When Bullet first arrived at the Humane Society, he was not alone.
“Bullet was brought here with another dog, King, who was his son,” Hooker said.
King has since found a family, but Bullet is still waiting for his forever home.
“The situation that Bullet came from was basically him and two other dogs locked in a kennel together all day. The owner would occasionally come by and drop food in, but Bullet never knew when his next meal would be,” Hooker said.
Despite Bullet’s previous circumstances, he loves people.
“He’s like a big teddy bear,” Hooker said.
Nonetheless, it would be impossible for Bullet to leave his previous situation without any emotional damage.
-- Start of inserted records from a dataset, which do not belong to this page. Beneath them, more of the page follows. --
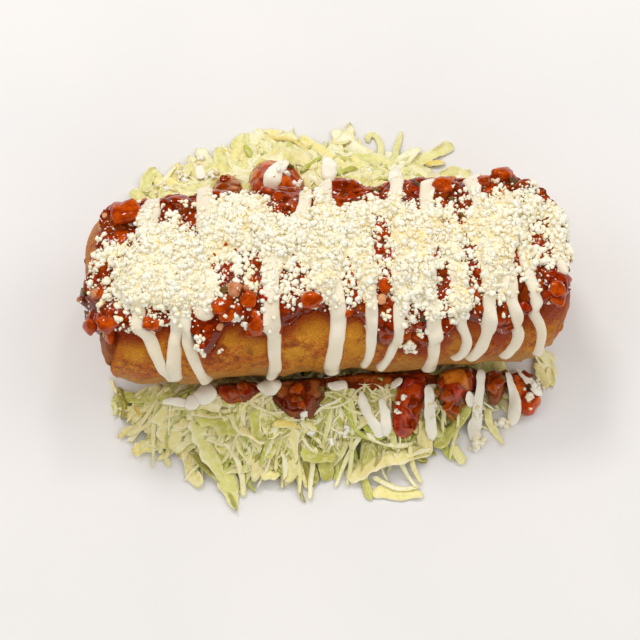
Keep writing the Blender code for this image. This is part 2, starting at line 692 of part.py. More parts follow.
def build_lettuce_crema(points, half_width, collection):
    """Crema run out over the lettuce, sunk into it a little."""
    line = line_points(points, LETTUCE_CREMA_STEP, (1, 1))
    ahead = np.gradient(line, axis=0)
    ahead /= np.linalg.norm(ahead, axis=1)[:, None]
    sideways = np.stack([-ahead[:, 1], ahead[:, 0]], -1)
    count = len(line)

    def rule(u, v, w):
        step = np.rint(u * (count - 1)).astype(int)
        across = (2 * v - 1) * half_width * np.where((step == 0) | (step == count - 1), RIBBON_TIP, 1)
        flat = line[step] + sideways[step] * across[:, None]
        crown = np.where(np.abs(v - 0.5) < 0.1, RIBBON_CROWN, RIBBON_SHOULDER)
        z = bed_top(*flat.T) + np.where(w > 0.5, crown, -LETTUCE_CREMA_SUNK)
        return np.column_stack([flat, z])

    finish("lettuce_crema", reshape(slab(count - 1, 2), rule), collection)


def build_lettuce(parts):
    green = new_material("shredded_lettuce", (0.6, 0.66, 0.32), 0.55)
    core = build_bed_core(parts, green)
    extras = new_collection("lettuce_extras")
    build_strips(extras)
    for points, half_width in LETTUCE_CREMA:
        build_lettuce_crema(points, half_width, extras)
    join(core, extras)


def build_fallen_salsa(parts):
    """Lumpy pieces that rest on the lettuce with a thin gap, and stay below the roll."""
    draw = np.random.default_rng(SEED + 3)
    brick = new_material("fallen_salsa", (0.42, 0.07, 0.03), 0.3)
    for number, (height, outline) in enumerate(FALLEN_SALSA, 1):
        mesh = bmesh.new()
        bmesh.ops.create_icosphere(mesh, subdivisions=2, radius=1)
        swell = draw.uniform(*FALLEN_SWELL, len(mesh.verts))

        def rule(x, y, z):
            angle = np.arctan2(y, x)
            middle, reach = outline_reach(outline, angle)
            share = np.hypot(x, y) * swell
            wide_x = middle[0] + share * reach * np.cos(angle)
            wide_y = middle[1] + share * reach * np.sin(angle)
            rise = FALLEN_FOOT + (1 - FALLEN_FOOT) * np.maximum(z, 0) ** 0.8 * swell
            dome = np.where(z > 0, rise, FALLEN_FOOT * (1 + z))
            ground = bed_top(wide_x, wide_y) + FALLEN_CLEAR
            room = roll_underside(wide_x, wide_y) - GAP - ground
            return np.stack([wide_x, wide_y, ground + np.minimum(height, room) * dome], -1)

        finish(f"fallen_salsa_{number}", reshape(mesh, rule), parts, brick)


def main():
    for piece in list(bpy.data.objects):
        bpy.data.objects.remove(piece)
    parts = new_collection("chimichanga")
    build_roll(parts)
    build_salsa(parts)
    build_cheese(parts)
    build_lettuce(parts)
    build_fallen_salsa(parts)


main()
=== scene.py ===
import bpy
import numpy as np
from mathutils import Matrix, Vector


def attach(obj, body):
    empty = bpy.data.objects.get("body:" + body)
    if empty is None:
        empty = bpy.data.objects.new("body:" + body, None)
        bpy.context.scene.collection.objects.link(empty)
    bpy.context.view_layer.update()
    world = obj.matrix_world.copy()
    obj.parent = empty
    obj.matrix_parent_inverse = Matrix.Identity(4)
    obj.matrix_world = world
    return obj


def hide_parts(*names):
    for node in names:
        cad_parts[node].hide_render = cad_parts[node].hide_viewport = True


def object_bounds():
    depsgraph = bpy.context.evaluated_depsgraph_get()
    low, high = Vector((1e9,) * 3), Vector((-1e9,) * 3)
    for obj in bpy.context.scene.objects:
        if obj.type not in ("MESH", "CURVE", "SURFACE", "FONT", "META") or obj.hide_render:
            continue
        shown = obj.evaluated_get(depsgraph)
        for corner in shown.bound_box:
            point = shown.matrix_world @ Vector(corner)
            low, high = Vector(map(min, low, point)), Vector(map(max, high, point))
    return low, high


# A chimichanga on shredded lettuce, with salsa, crema and crumbled cheese.
# Shapes are worked out in millimetres and degrees and go into the meshes in metres.
# A place on the roll is (along, around): along is the distance from the middle over the top,
# around is 0 at the back, 90 on top, 180 in front and 270 underneath. Lift is the height
# over the smooth roll.

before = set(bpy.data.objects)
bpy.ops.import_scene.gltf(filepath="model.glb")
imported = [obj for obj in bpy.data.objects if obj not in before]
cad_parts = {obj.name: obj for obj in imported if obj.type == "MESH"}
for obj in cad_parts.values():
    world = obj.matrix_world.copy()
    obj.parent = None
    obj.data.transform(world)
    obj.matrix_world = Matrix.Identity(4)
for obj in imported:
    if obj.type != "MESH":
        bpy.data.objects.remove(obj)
cadLow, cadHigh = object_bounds()
mm = 0.001
perDegree = 0.57  # mm of arc on the roll for one degree


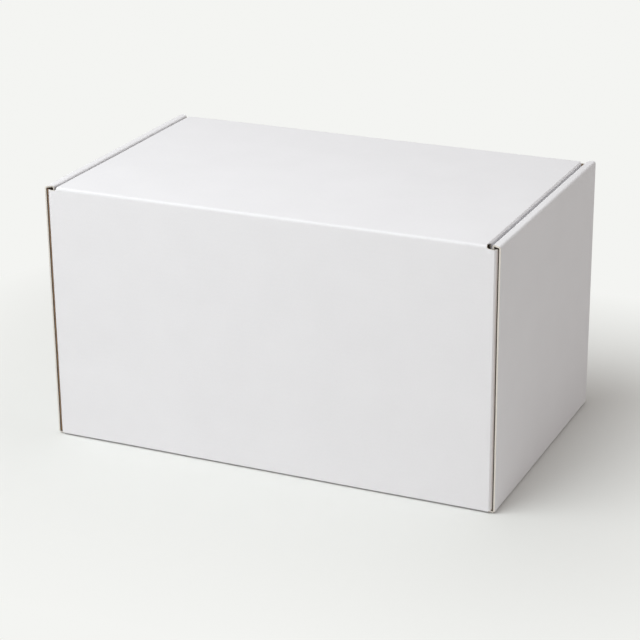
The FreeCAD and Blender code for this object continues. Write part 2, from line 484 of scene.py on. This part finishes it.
def cut_board(name):
    """Cut edge of the board: the white liner pressed over it, the flutes and the inner liner, with
    painted shade darkening the flutes and the inner liner.
    """
    material = bpy.data.materials.new(name)
    tree = Tree(material)
    place, fibre, cloud, flute = paper_texture(tree)
    depth = tree.node("SeparateColor", inputs={0: tree.node("VertexColor", {"layer_name": "through"})})
    # Depths are shares of the board's thickness, counted from its white face
    crooked = depth + (cloud - 0.5) * 0.12
    wave = tree.node("Math", {"operation": "ABSOLUTE"}, {0: crooked - (0.79 + 0.07 * flute)})
    paper_line = 1.0 - tree.step(wave, 0.03, 0.10)
    # Painted shade: the near-black between the flute lines and the dark brown of the flutes stand in
    # for the shade inside the open flutes
    flute_hollow_painted_shade = tree.mix(paper_line, colour(0.010, 0.007, 0.006), colour(0.050, 0.034, 0.024))
    # The inner liner's edge is kraft brown darkened with painted shade
    inner = tree.step(crooked, 0.90, 0.97)
    brown = tree.mix(inner, flute_hollow_painted_shade, colour(0.10, 0.072, 0.052))
    outer = 1.0 - tree.step(crooked, 0.56, 0.62)
    tint = tree.mix(outer, brown, colour(0.70, 0.66, 0.60))
    relief = fibre + paper_line
    bump = tree.node("Bump", inputs={"Strength": 0.6, "Distance": 0.3 * MM, "Height": relief})
    shader = tree.node("BsdfPrincipled", inputs={"Base Color": tint, "Roughness": 0.85, "Normal": bump})
    tree.node("OutputMaterial", inputs={"Surface": shader})
    return material


def slot_rectangles():
    """The four slots in the floor that take the locking tabs, in blank coordinates."""
    found = []
    for side in (-1, 1):
        ends = sorted((side * (inner_panel_x - layer_gap), side * (inner_panel_x + board + layer_gap)))
        for sign in (-1, 1):
            middle = sign * tab_spacing / 2.0
            half = tab_width / 2.0 + layer_gap
            found.append((*ends, middle - half, middle + half))
    return found


def rolled_wall_outline():
    """Outline of the rolled wall at +X on the blank: outer panel, web, inner panel and two tabs."""
    floor_end, outer_low, outer_high, web_low, web_high, inner_high, inner_foot = roll.marks[1:]
    foot_end = floor_y - fold_relief
    outer_end = long_y - panel_inset
    inner_end = long_y - board - inner_panel_gap
    half = [
        (floor_end, foot_end),
        (outer_low, foot_end),
        (outer_low, outer_end),
        (web_low, outer_end),
        (web_high + fold_radius / 3.0, inner_end),
        (inner_foot, inner_end),
    ]
    tab_end = inner_foot + board + layer_gap - tab_short
    middle = tab_spacing / 2.0
    root = tab_width / 2.0
    tip = root - tab_taper
    half += [
        (inner_foot, middle + root),
        (tab_end, middle + tip),
        (tab_end, middle - tip),
        (inner_foot, middle - root),
    ]
    return half + mirrored(half[::-1], t=-1.0)


def dust_flap_outline(wall_low, wall_high):
    """Outline of a dust flap on the blank, between two lengths up its wall."""
    free_end = dust.marks[-1]
    start = dust.marks[1]
    crease_end = dust.marks[2]
    rise = board + layer_gap - foot_radius
    web_clearance = layer_gap + board
    flap_high = wall_low + (top - web_clearance - foot_radius)
    return rounded(
        [
            (start, -wall_low, 0.0),
            (crease_end, -wall_low, 0.0),
            (free_end, -(wall_low + rise + dust_taper), dust_corner),
            (free_end, -(flap_high - dust_taper), dust_corner),
            (crease_end, -min(wall_high, flap_high), 0.0),
            (start, -wall_high, 0.0),
        ]
    )


def tray_board(materials):
    """Floor, both long walls with their dust flaps, and both rolled end walls, as one folded sheet."""
    sheet = new_sheet()
    holes = slot_rectangles()
    foot_end = floor_y - fold_relief
    u_cuts = [wall_x, floor_x] + [k * panel_step for k in range(1 + int(floor_x / panel_step))]
    floor_cuts = [foot_end, floor_y] + [k * panel_step for k in range(1 + int(foot_end / panel_step))]
    slot_u = [abs(h[0]) for h in holes] + [abs(h[1]) for h in holes]
    slot_t = [abs(h[2]) for h in holes] + [abs(h[3]) for h in holes]
    u_cuts += slot_u
    floor_cuts += slot_t
    floor = [(-floor_x, -floor_y), (floor_x, -floor_y), (floor_x, floor_y), (-floor_x, floor_y)]
    add_panel(sheet, floor, place_roll, u_cuts, floor_cuts, holes)
    for path, side in ((hinge_side, -1.0), (front_side, 1.0)):
        wall_low = path.marks[1]
        wall_high = hinge_side.marks[3] if side < 0 else path.marks[-1]
        low, high = side * wall_low, side * wall_high
        wall = [(-wall_x, low), (wall_x, low), (wall_x, high), (-wall_x, high)]
        add_panel(sheet, wall, place_long, u_cuts, path.cuts())
        flap = dust_flap_outline(path.marks[2], wall_high)
        for end in (-1.0, 1.0):
            add_panel(sheet, mirrored(flap, u=end, t=-side), place_dust, dust.cuts(), path.cuts())
    for end in (-1.0, 1.0):
        add_panel(sheet, mirrored(rolled_wall_outline(), u=end), place_roll, roll.cuts(), floor_cuts)

    def at_lid_crease(place):
        level = abs(place.z - (top - fold_radius)) < seam_reach
        return level and place.y < -crease_y and abs(place.x) < slot_x

    piece = board_piece("tray_board", sheet, materials, "tray", seam=at_lid_crease)
    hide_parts("tray")
    return piece


def lid_board(materials):
    """Lid panel with a side flap hanging at each end."""
    sheet = new_sheet()
    low, high = hinge_side.marks[4], hinge_side.marks[5]
    panel = [(-lid_flat_x, -low), (lid_flat_x, -low), (lid_flat_x, -high), (-lid_flat_x, -high)]
    add_panel(sheet, panel, place_long, lid_across.cuts(), hinge_side.cuts())
    free_edge = lid_across.marks[-1]
    crease_end = lid_across.marks[2]
    hinge = fold_radius * (1.0 - math.sqrt(0.5))
    reach = 2.0 * long_y - board - hinge
    swing = math.sqrt(reach**2 - (lid_flap_drop - hinge) ** 2)
    far = low + swing + hinge - fold_radius
    flap = rounded(
        [
            (lid_flat_x, -low, 0.0),
            (crease_end, -(low + lid_flap_cut_back), 0.0),
            (free_edge, -(low + lid_flap_taper), lid_flap_corner),
            (free_edge, -(min(high, far) - lid_flap_taper), lid_flap_corner),
            (crease_end, -high, 0.0),
            (lid_flat_x, -high, 0.0),
        ]
    )
    for end in (-1.0, 1.0):
        add_panel(sheet, mirrored(flap, u=end), place_lid_flap, lid_across.cuts(), hinge_side.cuts())

    def at_creases(place):
        ends = place.y < -crease_y + seam_reach or place.y > tuck_y - fold_radius - seam_reach
        return ends and abs(place.x) < lid_flat_x + 0.1 * MM and place.z > top - board - 1.0 * MM

    piece = board_piece("lid_board", sheet, materials, "lid", seam=at_creases)
    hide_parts("lid")
    return piece


def tuck_board(materials):
    """Tuck flap below its crease."""
    sheet = new_sheet()
    low, high = hinge_side.marks[6], hinge_side.marks[7]
    half = [(tuck_x, -low, 0.0), (tuck_x - tuck_taper, -high, tuck_corner)]
    other = [(-u, t, r) for u, t, r in half[::-1]]
    add_panel(sheet, rounded(half + other), place_long, lid_across.cuts(), hinge_side.cuts())

    def at_crease(place):
        return place.z > top - fold_radius - seam_reach

    piece = board_piece("tuck_flap_board", sheet, materials, "tuck_flap", seam=at_crease)
    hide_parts("tuck_flap")
    return piece


def crease_board(name, first, last, half_widths, materials):
    """The bent strip between two panels of the lid, narrowed at its ends by the corner slots."""
    near_x, middle_x, far_x = half_widths
    sheet = new_sheet()
    ends = []
    steps = 2 * bend_steps
    for k in range(steps + 1):
        share = k / steps
        shoulder = near_x if share < 0.5 else far_x
        dip = math.sqrt(max(0.0, 1.0 - (2.0 * share - 1.0) ** 2))
        ends.append((shoulder - (shoulder - middle_x) * dip, -(first + (last - first) * share)))
    outline = ends + mirrored(ends[::-1], u=-1.0)
    add_panel(sheet, outline, place_long, lid_across.cuts(), hinge_side.cuts())

    def at_seams(place):
        flat = hinge_side.at(first), hinge_side.at(last)
        inside = lid_flat_x - 0.5 * MM
        nearest = min(abs(place.z - flat[0].y), abs(place.y - flat[1].x))
        return abs(place.x) < inside and nearest < seam_reach

    piece = board_piece(name, sheet, materials, None, seam=at_seams)
    return piece


def lid_creases(materials):
    """The two creases that bend when the lid opens."""
    near, far = hinge_side.marks[3], hinge_side.marks[4]
    half_widths = (slot_x, slot_x - slot_reach, lid_flat_x)
    hinge = crease_board("lid_crease", near, far, half_widths, materials)
    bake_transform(hinge)
    near, far = hinge_side.marks[5], hinge_side.marks[6]
    half_widths = (lid_flat_x, lid_flat_x - tuck_notch, tuck_x)
    tuck = crease_board("tuck_crease", near, far, half_widths, materials)
    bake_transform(tuck)
    return hinge, tuck


def stage():
    """A pale floor that keeps the box's shadow, and a pale surround."""
    sheet = bmesh.new()
    bmesh.ops.create_grid(sheet, x_segments=1, y_segments=1, size=6.0)
    mesh = bpy.data.meshes.new("floor")
    sheet.to_mesh(mesh)
    sheet.free()
    material = bpy.data.materials.new("pale sweep")
    tree = Tree(material)
    rays = tree.node("LightPath", output="Is Camera Ray")
    place = tree.node("TexCoord", output="Object")
    aside = tree.node("VectorMath", {"operation": "ABSOLUTE"}, {0: place})
    outside = tree.node("VectorMath", {"operation": "SUBTRACT"}, {0: aside, 1: (end_x, long_y, 0.0)})
    beyond = tree.node("VectorMath", {"operation": "MAXIMUM"}, {0: outside, 1: (0.0, 0.0, 0.0)})
    away = tree.node("VectorMath", {"operation": "LENGTH"}, {0: beyond}, output="Value")
    share = tree.node("MapRange", inputs={"Value": away, "From Min": 0.0, "From Max": shadow_reach})
    plain = tree.node("BsdfDiffuse", inputs={"Color": colour(0.75, 0.753, 0.734)})
    glow = tree.node("Emission", inputs={"Color": colour(*backdrop_colour), "Strength": 1.0})
    seen = tree.node("MixShader", inputs={0: share, 1: plain, 2: glow})
    bounce = tree.node("BsdfDiffuse", inputs={"Color": colour(0.77, 0.77, 0.755)})
    both = tree.node("MixShader", inputs={0: rays, 1: bounce, 2: seen})
    tree.node("OutputMaterial", inputs={"Surface": both})
    mesh.materials.append(material)
    floor = bpy.data.objects.new("floor", mesh)
    bpy.context.collection.objects.link(floor)


def surround():
    """Soft light from all round, seen by the camera as a pale backdrop."""
    world = bpy.data.worlds.new("surround")
    bpy.context.scene.world = world
    tree = Tree(world)
    rays = tree.node("LightPath", output="Is Camera Ray")
    way = tree.node("TexCoord", output="Generated")
    height = tree.node("SeparateXYZ", inputs={0: way}, output=2)
    low = tree.node("Background", inputs={"Color": colour(*surround_colour), "Strength": 0.62})
    high = tree.node("Background", inputs={"Color": colour(*surround_colour), "Strength": 0.45})
    light = tree.node("MixShader", inputs={0: tree.step(height, 0.1, 0.9), 1: low, 2: high})
    backdrop = tree.node("Background", inputs={"Color": colour(*backdrop_colour), "Strength": 1.0})
    both = tree.node("MixShader", inputs={0: rays, 1: light, 2: backdrop})
    tree.node("OutputWorld", inputs={"Surface": both})


def softbox(name, direction, distance, size, watts):
    """A square lamp that faces the middle of the box."""
    lamp = bpy.data.lights.new(name, "AREA")
    lamp.size = size
    lamp.energy = watts
    lamp.color = (0.94, 0.985, 1.0)
    made = bpy.data.objects.new(name, lamp)
    towards = Vector(direction).normalized()
    made.location = Vector((0.0, 0.0, top / 2.0)) + towards * distance
    made.rotation_euler = towards.to_track_quat("Z", "Y").to_euler()
    bpy.context.collection.objects.link(made)


def camera():
    """The photograph's camera, from a fit to the box's own edges."""
    focal_pixels = 2066.55
    frame_pixels = 640.0
    azimuth, elevation, roll_angle = (math.radians(a) for a in (24.373, 21.171, -0.536))
    aim_right, aim_up, distance = -3.418 * MM, -14.045 * MM, 1334.3 * MM
    back = Vector(
        (
            math.sin(azimuth) * math.cos(elevation),
            -math.cos(azimuth) * math.cos(elevation),
            math.sin(elevation),
        )
    )
    right = (-back).cross(Vector((0, 0, 1))).normalized()
    up = right.cross(-back)
    turned_right = right * math.cos(roll_angle) + up * math.sin(roll_angle)
    turned_up = up * math.cos(roll_angle) - right * math.sin(roll_angle)
    aim = Vector((0, 0, top / 2.0)) + turned_right * aim_right + turned_up * aim_up
    lens = bpy.data.cameras.new("camera")
    lens.sensor_width = 36.0
    lens.lens = focal_pixels * lens.sensor_width / frame_pixels
    made = bpy.data.objects.new("camera", lens)
    turn = Matrix((turned_right, turned_up, back)).transposed().to_4x4()
    made.matrix_world = Matrix.Translation(aim + back * distance) @ turn
    bpy.context.collection.objects.link(made)
    bpy.context.scene.camera = made


white = paper(
    "white liner",
    base=(0.815, 0.808, 0.825),
    dark=(0.79, 0.783, 0.80),
    spread=0.22,
    flecks=0.0,
    roughness=0.62,
    ribs=0.005,
)
brown = paper(
    "brown liner",
    base=(0.43, 0.29, 0.175),
    dark=(0.33, 0.215, 0.125),
    spread=0.2,
    flecks=0.5,
    roughness=0.8,
    ribs=0.02,
)
edge = cut_board("cut edge")
papers = (white, brown, edge)

tray_board(papers)
lid_board(papers)
tuck_board(papers)
lid_creases(papers)

stage()
surround()
softbox("key", direction=(-0.31, -0.48, 0.83), distance=1.25, size=1.0, watts=12.4)
camera()

bpy.context.scene.view_settings.view_transform = "Standard"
“Whoever adopts Bullet would have to understand that he’s not used to having food, so he’s protective over it,” Hooker said. “Bullet’s only drawback is that he has a little bit of food aggression. But it’s not his fault.”
Because Bullet is protective over his food, he would do better in a household with older children.
“Bullet’s family would need to understand that he should be left alone while he’s eating. He would also probably be best as the only dog in the household because of this,” Hooker said. “Otherwise, Bullet is a great dog. He’s so handsome and sweet.”
Hooker said that Bullet has a goofy personality.
“I like to take slow motion videos of him catching treats because he looks funny,” he said.
“He is also cross eyed if you haven’t noticed that,” Hooker said. “It’s really funny when you take him on a walk and he turns his head towards you, but he’s actually looking in a completely different direction.”
If anyone in the Chestertown community, WC faculty and staff members, or even students with families are interested in rescuing Bullet, please contact the Humane Society of Kent County at 410-778-3648 or by emailing firstname.lastname@example.org.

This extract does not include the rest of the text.